Bankers without Borders

Jan Schildbach, a banking analyst at Deutsche Bank Research

FRANKFURT – At the height of the financial crisis in 2008-2009, it seemed as if Western banks would pull up their foreign stakes and go home, leaving financial markets much more fragmented along national lines. But, as a new report by Deutsche Bank Research shows, banks’ cross-border business – direct or via branches or subsidiaries – has now broadly stabilized.

During the crisis, the level of banking activity fell particularly strongly in capital-intensive areas such as traditional lending to the private sector. The effect was especially pronounced in lending to non-financial companies, whereas lending to households – an area with traditionally lower internationalization – remained more robust.

In part, the decline was due to increased holdings of foreign public debt relative to private debt. Prior to the crisis, banks had often been net sellers of foreign government bonds, but they significantly increased their purchases during 2008-2009. With the onset of the European sovereign-debt crisis in 2010, banks’ appetite for public debt fell again.

In contrast to lending activities, banks’ commitment to foreign markets has remained virtually unaffected with respect to purely intermediary activities such as investment banking and asset management. Interbank relationships, as well as investment-banking operations, are already highly international. The deep cross-border links between financial institutions and the activity of globally active investment banks only took a brief hit from the crisis. By contrast, the importance of foreign markets for asset managers remains very limited and has not changed significantly since 2007.

Despite the recent setback, banks’ presence in foreign markets today is much greater overall than it was a few years ago. One reason is that revenue growth usually goes hand-in-hand with macroeconomic growth, which increasingly is found in emerging-market countries, rather than in many banks’ mature Western home markets. Moreover, private and public-sector debt levels tend to be much lower in the emerging economies.

At the same time, geographically diversified institutions outperformed even during the recent global crisis, because they were less vulnerable to downturns in individual regions. And, at least until a certain stage of growth, economies of scale and scope beckon, with expansion abroad often the only way to increase size, given already-saturated domestic markets.

Of course, integrated financial markets also benefit banks’ clients by enabling institutions to provide broader and higher-quality financial services at lower prices. Furthermore, strong international financial partners are indispensable to multinational corporations, which often need global cash management or support for large-scale transactions.

Given these advantages, the pace of internationalization has been swift. As recently as 2001, Europe’s top 20 banks still generated more than half of their revenues at home. By 2010, this share had fallen by 10 percentage points, to 42% – a remarkable decline that was interrupted only briefly by the financial crisis.

Interestingly, most large European banks’ prime investment destination was other European markets, not other parts of the world, raising Europe’s contribution to total revenue to nearly 30%, from less than 20% a decade ago. There may be two explanations for this: for one thing, Asia’s share in European banks’ revenues has probably risen. But this may have been offset by a decline in the proportion of earnings coming from the US. And, while this reflects changes in relative importance, European banks’ business volumes might have increased in absolute terms even in the US, though at a slower pace than elsewhere.
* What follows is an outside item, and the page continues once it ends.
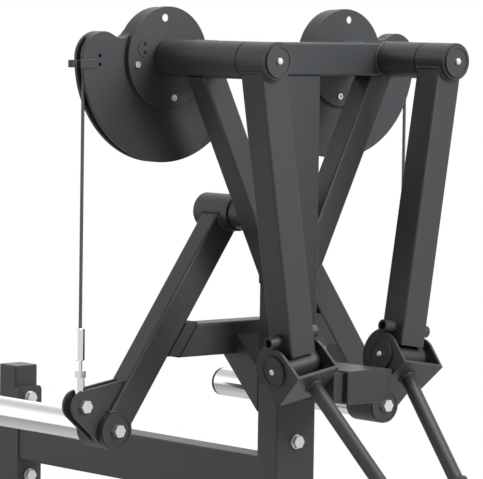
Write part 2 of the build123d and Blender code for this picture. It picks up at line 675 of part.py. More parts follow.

Overall, the outlook for post-crisis international banking has turned positive. But regulation could change that. In the current environment, with a renewed focus on regulating markets, institutions, and financial instruments, some international differences in scale, scope, and application of the new rules may be inevitable. But, without a broadly consistent approach, the authorities risk creating a legal patchwork that would make cross-border banking less efficient, more expensive, and more difficult to conduct.

Apart from discouraging banks from investing abroad, outright restrictions on foreign banks’ market access cannot be ruled out, either. The rapid growth in intra-European banking relations in the past decade was made possible to a large extent by the abolition of formal and informal barriers to foreign service providers. Though this environment may not be fundamentally at risk, the current trend towards increasing capital requirements for international banks – reflected, for example, in calls for the establishment of independent subsidiaries with autonomous capital and liquidity pools – is clearly worrisome.

Nonetheless, given the relatively favorable outlook for cross-border banking, Western banks’ presence in emerging markets could strengthen further, while banks domiciled in these regions might start looking beyond national borders. Traditional lending and deposit-taking still offers much growth potential – and may become more attractive relative to investment banking or asset management as a result of new regulation. In that case, banking will become more like other industries that have benefited themselves and their customers by evolving into truly global networks.